I’m a deep diver when it comes to books and movies. I immerse myself in fictional worlds so thoroughly the plot becomes my reality. If a jet flies overhead on the screen, I duck. If someone gets killed, I cry.
So by page 325, the heroine’s ordeal had become my life. My stomach was clenching, my heart pounding, my knuckles white on the arm of my chair.
But this was a romance novel, so I slapped down the worrywart within and snuggled deeper into my chair, knowing the characters I cared about would live happily ever after, and the bad guy would get his comeuppance. While the heroine would suffer through some suspenseful scenes, she would prevail, because that’s how romances work: a happily-ever-after is guaranteed.
And that’s my umpty-umpth reason to read romances: they teach us to wade through tough times with courage and optimism, because happily ever after is waiting if we can just endure the suspense.
Of course, some readers turn up their nose at the genre because of that happy promise.
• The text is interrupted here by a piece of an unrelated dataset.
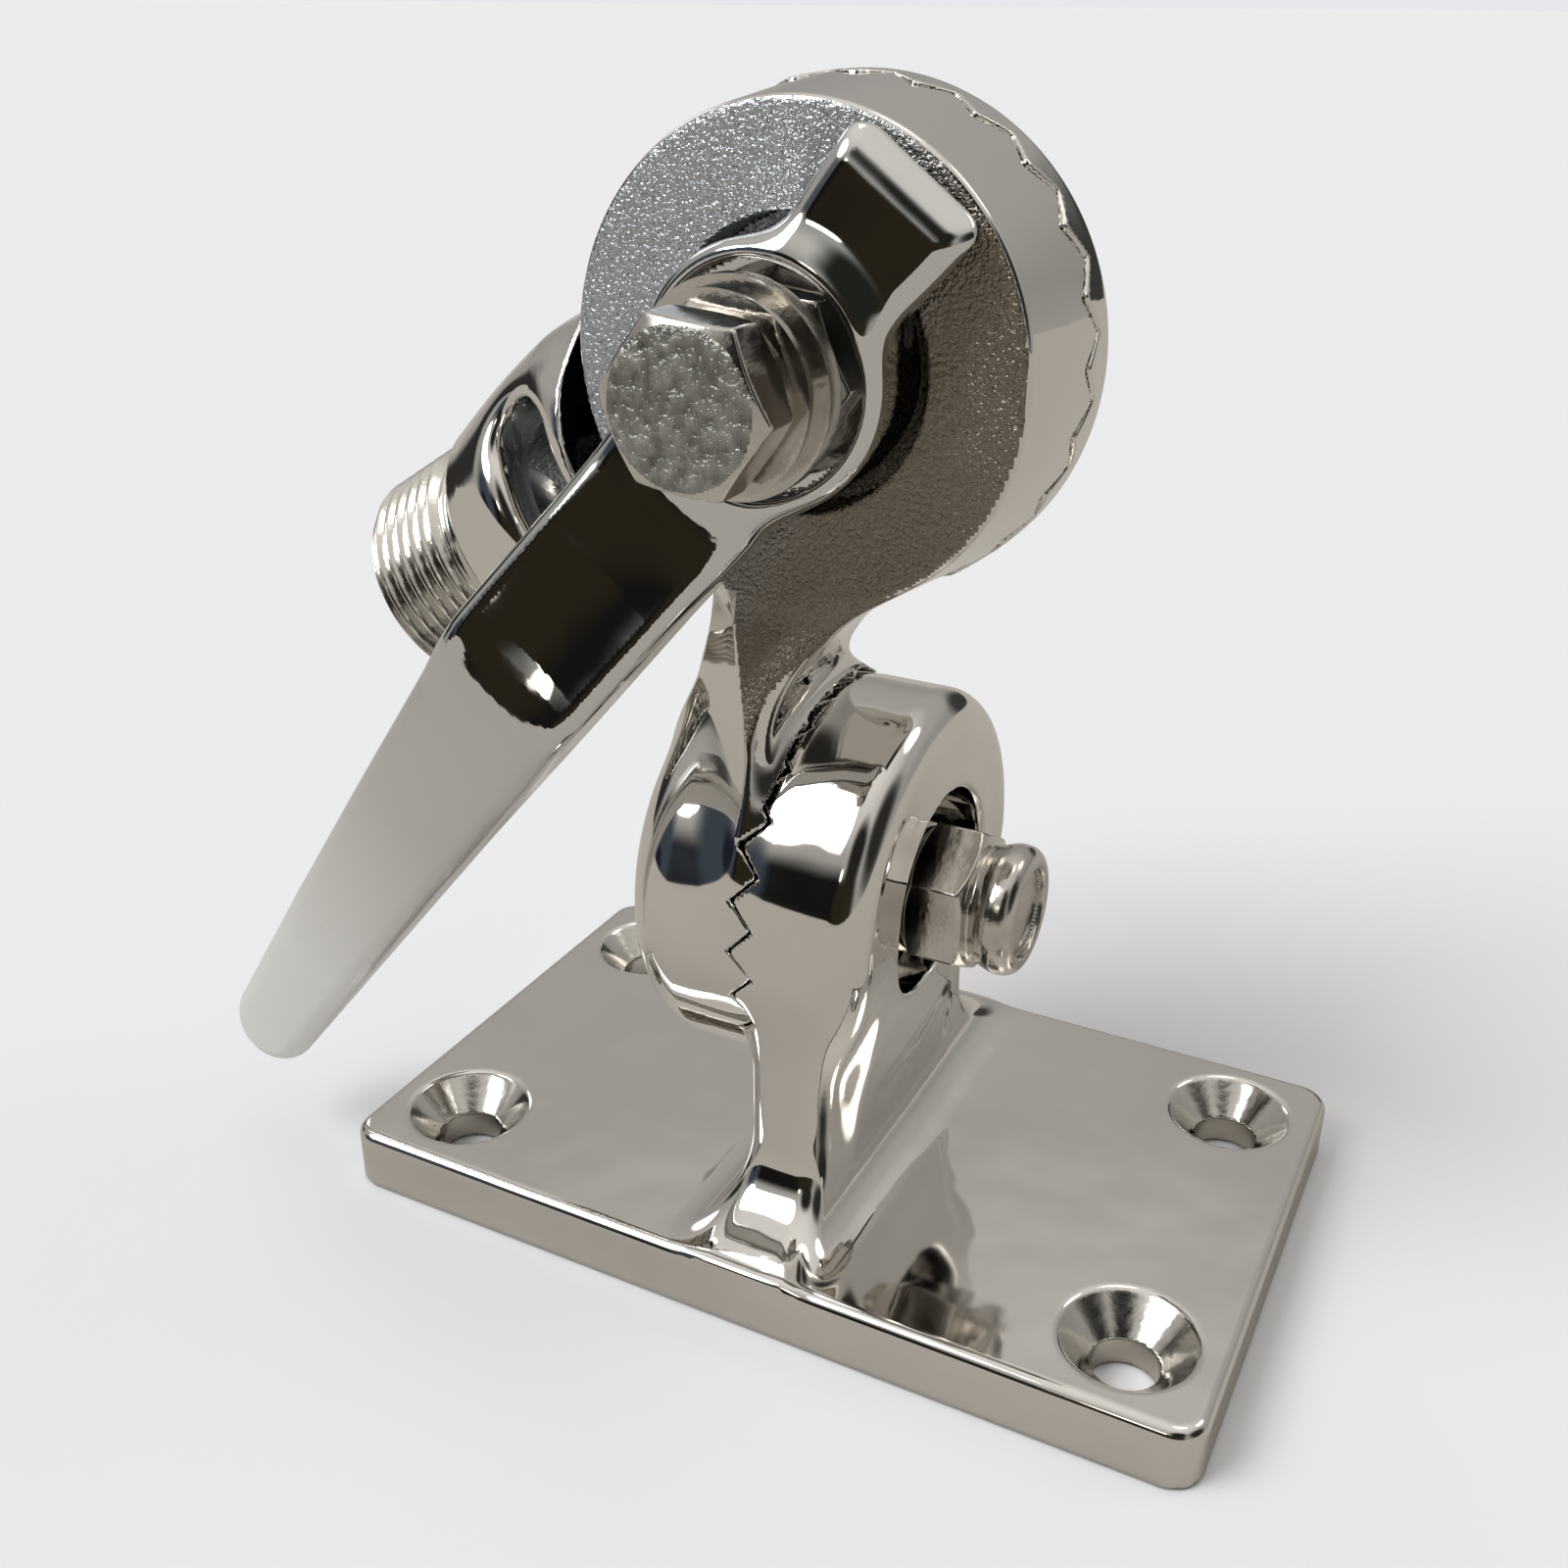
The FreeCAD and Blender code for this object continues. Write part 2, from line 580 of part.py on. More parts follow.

They say romance novels are predictable. Unrealistic.
They have a point. Life isn’t always fair, and we don’t always get what we deserve, good or bad. Many people set out in life working hard for certain outcomes, only to have their dreams dashed.
That’s true, but think about the elders you know. Maybe they didn’t find the standard happily-ever-after of a soulmate, but they’re often happy after all, facing challenges with a smile and finding happiness in the life they’ve been given. Wisdom and strength, gathered over time, makes us better able to understand the world and accept its consequences. Time teaches us what matters.
So while we might not all get novel-worthy white weddings with bluebirds and confetti, we can still find peace and satisfaction in our later years. If we don’t get what we want, life teaches us to value what we have, and as long as someone loves us—a child, a friend, a pet, a partner—we can find our way to grace.
That’s a lesson I need to take to heart, so I intend to keep on reading romance novels, practicing my endurance, plowing through all the turning points and black moments and scary denouements to find the good things that wait for me at the end. I hope to live my life that way, too, with hope, optimism, and faith in a happy ending.
It’s just a better way to live.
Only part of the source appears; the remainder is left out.